BARGAINING POWER - The union representing actors across the television and film industries announced late Wednesday that it reached a tentative contract deal with major studios, bringing to an end a monthslong strike that—combined with a simultaneous writers strike—shut down much of Hollywood's production.
In a statement, the Screen Actors Guild-American Federation of Television and Radio Artists (SAG-AFTRA) said the contract agreement is valued at over $1 billion and has "extraordinary scope," including significant pay increases, "unprecedented provisions for consent and compensation that will protect members from the threat of AI," and a "streaming participation bonus."
The tentative deal also includes pension and healthcare improvements and compensation boosts for background performers, according to SAG-AFTRA.
The union said full details of the tentative agreement—which must be ratified by members—won't be released until it is reviewed by the SAG-AFTRA National Board.
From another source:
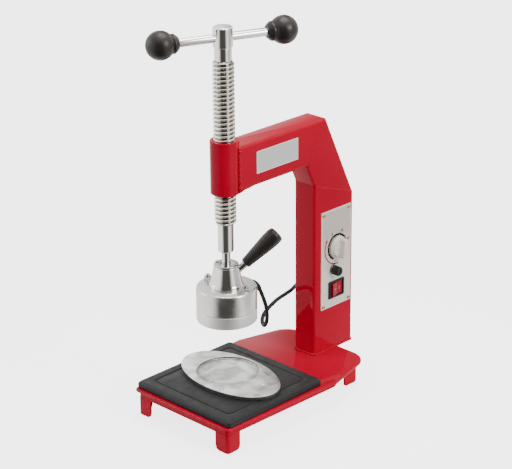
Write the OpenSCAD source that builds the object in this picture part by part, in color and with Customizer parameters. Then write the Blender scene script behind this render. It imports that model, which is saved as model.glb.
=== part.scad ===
// Spot vulcanising press: a cast heater on a hand screw, held by a welded
// box-section frame, presses a patch against a shaping plate on the tray.

/* [Base] */
// Width of the base at its widest point
base_w = 200; // [180:1:240]
// Distance from the screw axis to the front edge of the base
base_front = 95; // [90:1:120]
// Distance from the screw axis to the rear edge of the base
base_rear = 208; // [190:1:240]
// Height of the top face of the base above the table
base_top = 40.4; // [34:0.2:60]
// Thickness of the base sheet
base_sheet = 3; // [2:0.5:5]
// Height of the folded skirt, from its lower edge to the top face
skirt_h = 13.5; // [10:0.5:20]

/* [Frame] */
// Width of the box sections, along X
tube_w = 40; // [36:1:50]
// Depth of the column, along Y
column_d = 82; // [70:1:100]
// Distance from the screw axis to the column's front face
throat = 158; // [140:1:200]
// Height of the arm's lower face above the table
arm_z = 338; // [300:1:400]
// Height of the arm section
arm_h = 62; // [50:1:80]
// Slope of the knee between arm and column, in degrees
knee_angle = 65; // [55:1:75]
// Distance from the screw axis to the inner corner of the knee
knee_y = 142.4; // [120:0.2:150]
// Wall of the box sections
tube_wall = 2.5; // [1.5:0.5:4]
// Outside corner radius of the box sections
tube_r = 4; // [3:0.5:6]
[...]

"We also thank our union siblings—the workers that power this industry—for the sacrifices they have made while supporting our strike and that of the Writers Guild of America," SAG-AFTRA added. "We stand together in solidarity and will be there for you when you need us. Thank you all for your dedication, your commitment, and your solidarity throughout this strike. It is because of YOU that these improvements became possible."
The tentative agreement was announced days after SAG-AFTRA rejected what the Hollywood studios described as their "last, best, and final offer" over a so-called "zombie" clause that critics said would allow studios to use the AI likenesses of dead actors without consent. It's unclear exactly how or whether that language was changed in the tentative agreement.
With a contract deal in hand after the longest strike in its history—nearly four months—SAG-AFTRA formally suspended the work stoppage just after midnight on Thursday and announced that "all picket locations are closed."
The Alliance of Motion Picture and Television Producers (AMPTP), which represents the studios, said in a statement that the tentative agreement "gives SAG-AFTRA the biggest contract-on-contract gains in the history of the union, including the largest increase in minimum wages in the last forty years; a brand new residual for streaming programs; extensive consent and compensation protections in the use of artificial intelligence; and sizable contract increases on items across the board."
"The AMPTP is pleased to have reached a tentative agreement and looks forward to the industry resuming the work of telling great stories," the statement added.
Liz Shuler, president of the AFL-CIO, applauded SAG-AFTRA's tentative deal, writing on social media that "workers stood up to Hollywood executives and held their ground to reach this agreement."
"The SAG-AFTRA actors and performing artists showed the world the true power of collective action," Shuler wrote. "ANYTHING is possible when we organize."